Re: Czyszczenie zacisków hamulcowych - przód - DL 1000 AL6

: 27 cze 2018, 23:10
autor: Centrino
Valdek_Tychy pisze:
Centrino pisze:Super poradnik, tylko się zastanawiam czy ten klej potrzebny.
Jest potrzebny i lepiej się o tym nie przekonywać kiedy sruby puszczą

Jak są dobrze przykręcone to same się nie odkręcą.
Natomiast pytałem z innego powodu. Interesowało mnie czy producent motocykla zaleca takie postępowanie. Przyklejona i skorodowana śruba zacisku może doprowadzić do braku możliwości jej odkręcenia a finalnie do jej destrukcji. Ale jeżeli producent zaleca takie postępowanie to OK. I tylko o to mi chodziło.

Re: Czyszczenie zacisków hamulcowych - przód - DL 1000 AL6

: 04 lip 2018, 12:05
autor: Struna
są różne kleje do gwintów, zrywalne, niezrywalne, średnio-zrywalne itd - trzeba użyć odpowiedniego ( na pewno nie niezrywalnego :) )

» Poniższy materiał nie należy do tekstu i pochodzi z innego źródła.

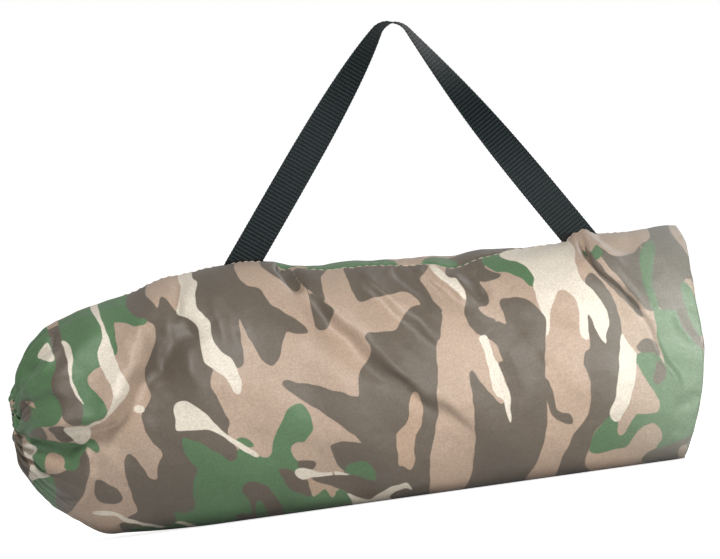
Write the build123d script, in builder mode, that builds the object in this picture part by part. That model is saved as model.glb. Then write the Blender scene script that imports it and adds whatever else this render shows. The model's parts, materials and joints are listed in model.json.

Re: Czyszczenie zacisków hamulcowych - przód - DL 1000 AL6

: 04 lip 2018, 15:53
autor: prebenny
Nie zapominaj tylko, że zacisk jest poddawany bardzo wysokim temperaturom więc zawsze jest ryzyko dziwnych reakcji chemicznych po prostu ze względu na temperaturę.